Korea, PFC Jack Carl Kighlinger

Jack was born on 02 August 1928 in Franklin, Pennsylvania. He later enlisted for service in the United States Marine Corps on 16 July 1950 and served with Alpha Company, 1st Battalion, 7th Marine Regiment, 1st Marine Division. While fighting near the Soyang River in South Korea, he was killed in action on 29 May 1951. His medal was found in the 1970s by U.S. Army Veteran Staff Sergeant Kevin Coady. He has been searching for the family ever since and will return Jack’s medal to his great-niece, Mrs. Bernadine Ridgeway of Marysville, California.
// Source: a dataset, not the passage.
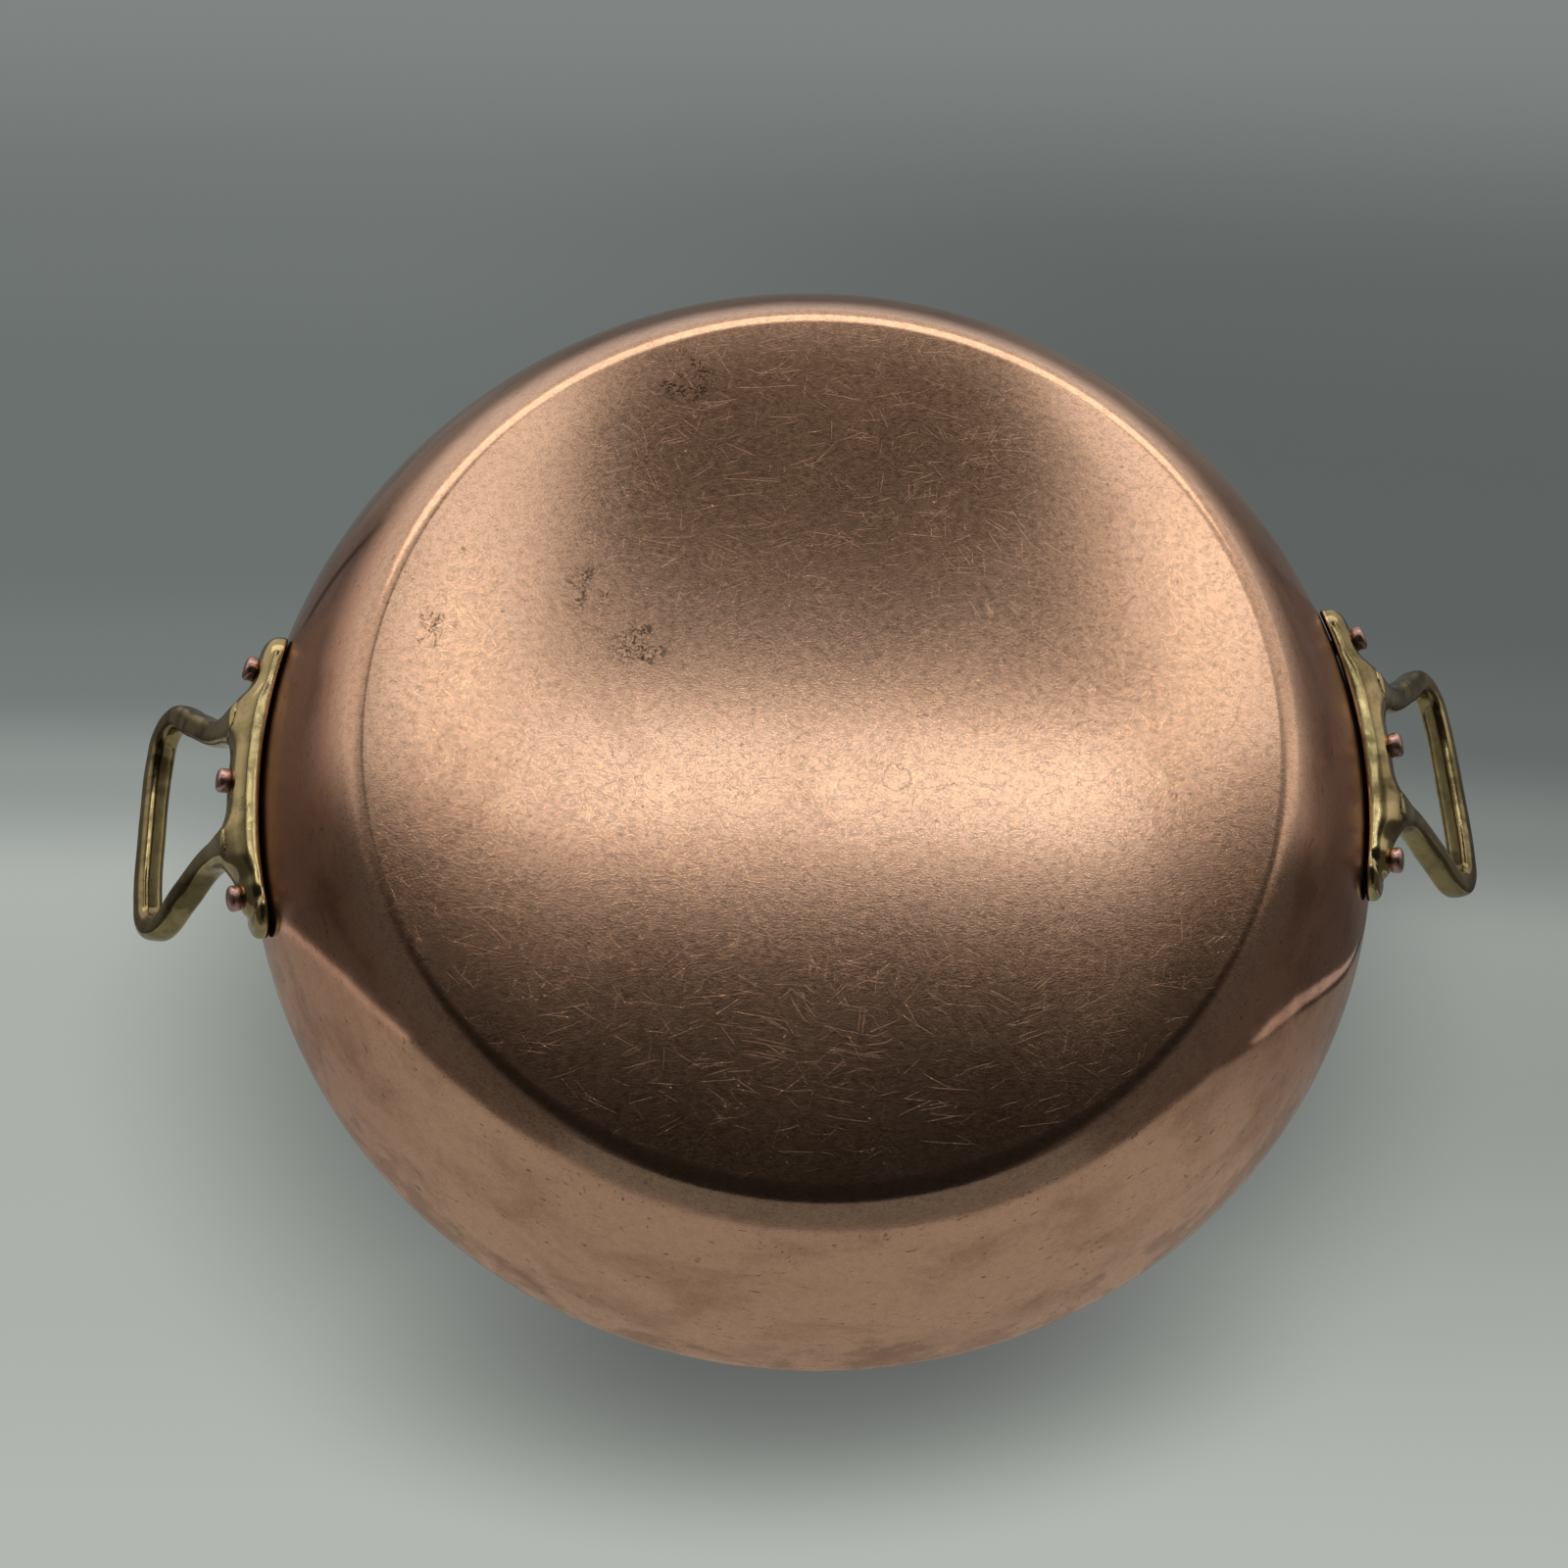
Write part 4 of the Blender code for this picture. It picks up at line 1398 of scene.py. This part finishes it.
class GRATIN_OT_stage(bpy.types.Operator):
    """Set the camera, the lamps, the floor and the backdrop"""

    bl_idname = "gratin.stage"
    bl_label = "Stage"

    def execute(self, context):
        scene = context.scene
        scene.view_settings.view_transform = "Standard"
        make_world()
        camera = bpy.data.cameras.new("Camera")
        camera.lens = CAMERA_LENS
        camera.sensor_width = SENSOR_WIDTH
        camera.clip_start = NEAREST_SEEN
        holder = bpy.data.objects.new("Camera", camera)
        scene.collection.objects.link(holder)
        axes = camera_axes()
        turn = Matrix((axes[0], axes[1], -axes[2])).transposed()
        holder.matrix_world = Matrix.Translation(CAMERA_PLACE) @ turn.to_4x4()
        scene.camera = holder

        reach = FLOOR_REACH
        floor = rectangle(
            "floor", (-reach, -reach), (reach, reach), -FLOOR_DROP, floor_material(), 1
        )
        only_for(floor, "camera", "diffuse", "glossy")
        low = (-BACKDROP_SIDE, BACKDROP_FRONT)
        high = (BACKDROP_SIDE, BACKDROP_BACK)
        backdrop = rectangle("backdrop", low, high, BACKDROP_HEIGHT, backdrop_material(), -1)
        only_for(backdrop, "camera")
        table = flat_card(
            "table_top", [table_point(x, along) for x, along in PAPER_EDGE], table_material()
        )
        # Glowing strips along the paper's edge: two painted highlights and a painted shade line.
        lit = glow("Lit paper edge", (0.56, 0.545, 0.515))[0]
        dim = glow("Dim paper edge", (0.45, 0.44, 0.42))[0]
        shade = glow("Shaded paper edge", (0.030, 0.028, 0.026))[0]
        strips = (
            flat_card("paper_edge_near", gleam(NEAR_GLEAM), lit),
            flat_card("paper_edge_far", gleam(FAR_GLEAM), dim),
            flat_card("paper_edge_shade", gleam(FAR_SHADE), shade),
        )
        room = make_room()
        for card in (table, *strips, room):
            only_for(card, "glossy")

        cool, warm = (0.98, 1.0, 1.0), (1.0, 1.0, 0.97)
        panel_light("band", (-0.070, 0.318, -1.0), (0.57, 0.100), 1.80, cool, -5.0)
        panel_light("band_glow", (-0.085, 0.370, -1.02), (0.60, 0.330), 0.10, cool, -5.0)
        panel_light("column_left", (0.278, 0.565, -1.0), (0.195, 0.47), 1.06, warm, -4.0)
        panel_light("column_right", (-0.450, 0.570, -1.0), (0.185, 0.50), 1.16, warm, 6.0)
        panel_light("ceiling", (0.0, 1.18, -0.70), (2.4, 0.66), 1.0, (1.0, 0.94, 0.84))
        panel_light("zenith", (0.0, 0.0, 1.25), (0.85, 0.85), 2.6)
        for i, (x, y) in enumerate(garland()):
            panel_light(
                f"bulb_{i}", (x, y, -0.98), (0.0055, 0.0055), 43.0, (1.0, 0.80, 0.40)
            )
        return {"FINISHED"}


class GRATIN_PT_panel(bpy.types.Panel):
    """Settings and steps of the gratin pan"""

    bl_idname = "GRATIN_PT_panel"
    bl_label = "Gratin pan"
    bl_space_type = "VIEW_3D"
    bl_region_type = "UI"
    bl_category = "Gratin pan"

    def draw(self, context):
        layout = self.layout
        for group in (pan_settings(), handle_settings(), finishes()):
            box = layout.box()
            for name in group.__annotations__:
                box.prop(group, name)
        for step in (GRATIN_OT_body, GRATIN_OT_handles, GRATIN_OT_rivets, GRATIN_OT_stage):
            layout.operator(step.bl_idname)


CLASSES = (
    PanSettings,
    HandleSettings,
    FinishSettings,
    GRATIN_OT_body,
    GRATIN_OT_handles,
    GRATIN_OT_rivets,
    GRATIN_OT_stage,
    GRATIN_PT_panel,
)


def register():
    for each in CLASSES:
        bpy.utils.register_class(each)
    bpy.types.Scene.gratin_pan = bpy.props.PointerProperty(type=PanSettings)
    bpy.types.Scene.gratin_handles = bpy.props.PointerProperty(type=HandleSettings)
    bpy.types.Scene.gratin_finishes = bpy.props.PointerProperty(type=FinishSettings)


def unregister():
    del bpy.types.Scene.gratin_finishes
    del bpy.types.Scene.gratin_handles
    del bpy.types.Scene.gratin_pan
    for each in reversed(CLASSES):
        bpy.utils.unregister_class(each)


def main():
    register()
    bpy.ops.gratin.body()
    bpy.ops.gratin.handles()
    bpy.ops.gratin.rivets()
    bpy.ops.gratin.stage()


if __name__ == "__main__":
    main()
Vietnam, PFC Andrew Thomas Calhoun

Andrew was born 02 August 1948 and enlisted into the U.S. Army on 14 September 1966. Assigned as an Infantryman with 3rd Battalion, 503rd Infantry Regiment, 173rd Airborne Division in Vietnam, Andrew was wounded in action on 16 March 1968. After the war, he worked as a Chesapeake Police Officer in the SWAT division and was unfortunately killed on duty when his aircraft crashed into a lake. His medals were recently discovered in Arizona and will be returned to his Son, Mr. Calhoun of Chesapeake, Virginia.

Iraq, Daniel Swift

On November 29, 2004, an armored Humvee carrying FDNY member Chris Engledrum; Specialist Wilfred Urbina, also a firefighter; another FDNY member, Daniel Swift of Ladder 43; and three other soldiers was hit by an improvised explosive device. Chris and Wilfred were killed. As a Combat Medic with Company A of the 69 th Infantry Regiment, Daniel quickly rushed to save the life of one of his fellow comrades also injured in the incident. For his heroics, he was awarded the Bronze Star for Valor and the Purple Heart. He will be honored at the ceremony and presented with a full set of his medal to symbolize his service to our country.